Tuesday, December 11, 2012 8:47 AM
Rob Kinnon
Dec. 12, 2012 - Celebrations for Our Lady Guadalupe
Virgin of Guadalupe is a powerful icon to many Mexicans.
There's hardly anywhere you can go in Mexico and not find a reproduction
of her image. Its importance as a religious and cultural symbol cannot
be understated, for it came from the very hands of The Most Holy Virgin
Mary, Our Lady of Guadalupe, Queen of Mexico and Empress of the
Americas.

An indigenous peasant, Juan Diego, was walking in what's now Mexico
City when he saw the glowing figure of a teenage girl on a hill called
Tepeyac. She identified herself as the Virgin Mary, and asked him to
build her a church on that spot. Diego recounted this to the Archbishop
of Mexico, Juan de Zumárraga. He was skeptical and
told Diego to return and ask her to prove her identity with a miracle.

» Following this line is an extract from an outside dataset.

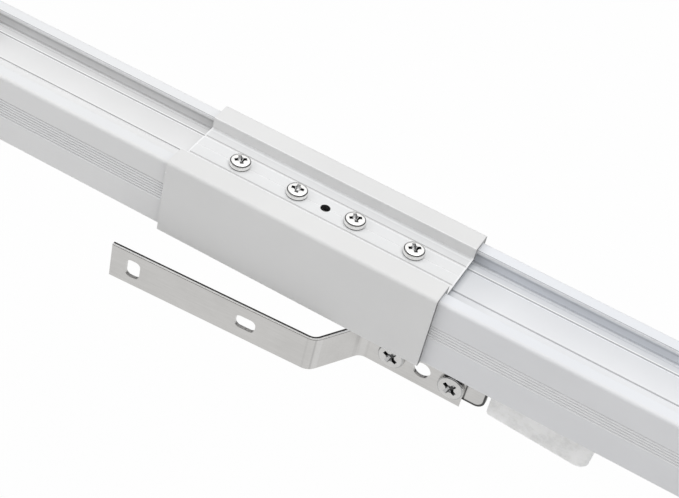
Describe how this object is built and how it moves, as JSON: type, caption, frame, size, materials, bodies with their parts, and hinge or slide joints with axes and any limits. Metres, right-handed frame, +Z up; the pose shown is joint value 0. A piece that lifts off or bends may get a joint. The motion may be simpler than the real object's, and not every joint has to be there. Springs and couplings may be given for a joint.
{
  "type": "electric curtain track",
  "caption": "Ceiling curtain track: joined rails with a belt loop, belt driven carrier with overlap arm, runners, drive and idler housings and clip brackets.",
  "frame": {"origin": "middle of the joint between the two rails, in the plane of the ceiling", "axes": "+X along the track away from the drive end, +Y to the back, +Z up to the ceiling"},
  "size_m": [0.524, 0.067, 0.06],
  "materials": {
    "white_coat": "satin powder coat",
    "bright_steel": "bright nickel plated",
    "zinc_steel": "plated, fine brushed",
    "belt_rubber": "matt white polyurethane",
    "housing_plastic": "fine grain",
    "nylon": "natural nylon, translucent",
    "wheel_plastic": "smooth",
    "stop_rubber": "matt grey",
    "bronze": "sintered"
  },
  "bodies": {
    "track": {"rail_left": "white_coat", "rail_right": "white_coat", "joining_sleeve": "white_coat", "sleeve_screws": "bright_steel", "joint_bar": "zinc_steel", "toothed_belt": "belt_rubber", "drive_casing": "housing_plastic", "drive_cover": "housing_plastic", "idler_casing": "housing_plastic", "idler_cover": "housing_plastic", "cover_screws": "bright_steel", "drive_bushes": "bronze", "idler_axle": "bright_steel", "end_stops": "stop_rubber", "stop_screws": "bright_steel", "bracket_plate_left": "zinc_steel", "bracket_plate_right": "zinc_steel", "bracket_pins": "bright_steel"},
    "carrier": {"carrier_body": "nylon", "carrier_axles": "bright_steel", "belt_clamp": "zinc_steel", "clamp_screws": "bright_steel", "carrier_bracket": "zinc_steel", "bracket_screws": "bright_steel", "overlap_arm": "zinc_steel", "arm_screws": "bright_steel", "arm_nuts": "zinc_steel"},
    "roller_1": {"roller_1": "wheel_plastic"},
    "roller_2": {"roller_2": "wheel_plastic"},
    "roller_3": {"roller_3": "wheel_plastic"},
    "roller_4": {"roller_4": "wheel_plastic"},
    "drive": {"drive_pulley": "nylon", "drive_shaft": "bright_steel"},
    "idler": {"idler_pulley": "nylon"},
    "runner_1": {"runner_1": "nylon"},
    "runner_wheels_1": {"runner_wheels_1": "wheel_plastic"},
    "runner_2": {"runner_2": "nylon"},
    "runner_wheels_2": {"runner_wheels_2": "wheel_plastic"},
    "runner_3": {"runner_3": "nylon"},
    "runner_wheels_3": {"runner_wheels_3": "wheel_plastic"},
    "lock_cam_left": {"lock_cam_left": "housing_plastic"},
    "lock_cam_right": {"lock_cam_right": "housing_plastic"}
  },
  "joints": [
    {"name": "carrier_slide", "type": "slide", "parent": "track", "child": "carrier", "axis": [1, 0, 0], "range_m": [-0.07, 0.069]},
    {"name": "roller_1_spin", "type": "hinge", "parent": "carrier", "child": "roller_1", "pos_m": [0.0523, -0.0079, -0.0293], "axis": [0, 1, 0], "range_deg": [-900, 900]},
    {"name": "roller_2_spin", "type": "hinge", "parent": "carrier", "child": "roller_2", "pos_m": [0.0523, 0.0079, -0.0293], "axis": [0, 1, 0], "range_deg": [-900, 900]},
    {"name": "roller_3_spin", "type": "hinge", "parent": "carrier", "child": "roller_3", "pos_m": [0.1153, -0.0079, -0.0293], "axis": [0, 1, 0], "range_deg": [-900, 900]},
    {"name": "roller_4_spin", "type": "hinge", "parent": "carrier", "child": "roller_4", "pos_m": [0.1153, 0.0079, -0.0293], "axis": [0, 1, 0], "range_deg": [-900, 900]},
    {"name": "drive_spin", "type": "hinge", "parent": "track", "child": "drive", "pos_m": [-0.234, 0, -0.01895], "axis": [0, 0, 1], "range_deg": [-330, 330]},
    {"name": "idler_spin", "type": "hinge", "parent": "track", "child": "idler", "pos_m": [0.234, 0, -0.01895], "axis": [0, 0, 1], "range_deg": [-330, 330]},
    {"name": "runner_1_slide", "type": "slide", "parent": "track", "child": "runner_1", "axis": [1, 0, 0], "range_m": [-0.016, 0.016]},
    {"name": "runner_1_wheels_spin", "type": "hinge", "parent": "runner_1", "child": "runner_wheels_1", "pos_m": [-0.17, 0, -0.0293], "axis": [0, 1, 0], "range_deg": [-210, 210]},
    {"name": "runner_2_slide", "type": "slide", "parent": "track", "child": "runner_2", "axis": [1, 0, 0], "range_m": [-0.016, 0.016]},
    {"name": "runner_2_wheels_spin", "type": "hinge", "parent": "runner_2", "child": "runner_wheels_2", "pos_m": [-0.115, 0, -0.0293], "axis": [0, 1, 0], "range_deg": [-210, 210]},
    {"name": "runner_3_slide", "type": "slide", "parent": "track", "child": "runner_3", "axis": [1, 0, 0], "range_m": [-0.016, 0.016]},
    {"name": "runner_3_wheels_spin", "type": "hinge", "parent": "runner_3", "child": "runner_wheels_3", "pos_m": [-0.06, 0, -0.0293], "axis": [0, 1, 0], "range_deg": [-210, 210]},
    {"name": "lock_cam_left_turn", "type": "hinge", "parent": "track", "child": "lock_cam_left", "pos_m": [-0.186, 0, -0.0049], "axis": [0, 0, 1], "range_deg": [0, 90]},
    {"name": "lock_cam_right_turn", "type": "hinge", "parent": "track", "child": "lock_cam_right", "pos_m": [0.186, 0, -0.0049], "axis": [0, 0, 1], "range_deg": [-90, 0]}
  ],
  "couplings": [
    {"joint": "roller_1_spin", "follows": "carrier_slide", "rad_per_m": 222.22},
    {"joint": "roller_2_spin", "follows": "carrier_slide", "rad_per_m": 222.22},
    {"joint": "roller_3_spin", "follows": "carrier_slide", "rad_per_m": 222.22},
    {"joint": "roller_4_spin", "follows": "carrier_slide", "rad_per_m": 222.22},
    {"joint": "drive_spin", "follows": "carrier_slide", "rad_per_m": 80.554},
    {"joint": "idler_spin", "follows": "carrier_slide", "rad_per_m": 80.554},
    {"joint": "runner_1_wheels_spin", "follows": "runner_1_slide", "rad_per_m": 222.22},
    {"joint": "runner_2_wheels_spin", "follows": "runner_2_slide", "rad_per_m": 222.22},
    {"joint": "runner_3_wheels_spin", "follows": "runner_3_slide", "rad_per_m": 222.22}
  ]
}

Diego did return, and encountered the apparition again. She told him to
climb to the top of the hill and pick some flowers to present to the
Bishop. Although it was winter and no flowers should have been in bloom,
Juan Diego found an abundance of flowers of a type he'd never seen
before. The Virgin Mary bundled the flowers into Diego's cloak, woven
from common cactus fiber and called a tilma. When Juan Diego presented
the tilma to Zumárraga, the flowers fell out and he recognized them as
Castilian roses, not found in Mexico; but more significantly, the tilma
had been miraculously imprinted with a colorful image of the Virgin
herself. This actual tilma, preserved since that date and showing the
familiar image of the Virgin Mary with her head bowed and hands together
in prayer, is the Virgin of Guadalupe. It remains perhaps the most
sacred object in all of Mexico. - get the full article here!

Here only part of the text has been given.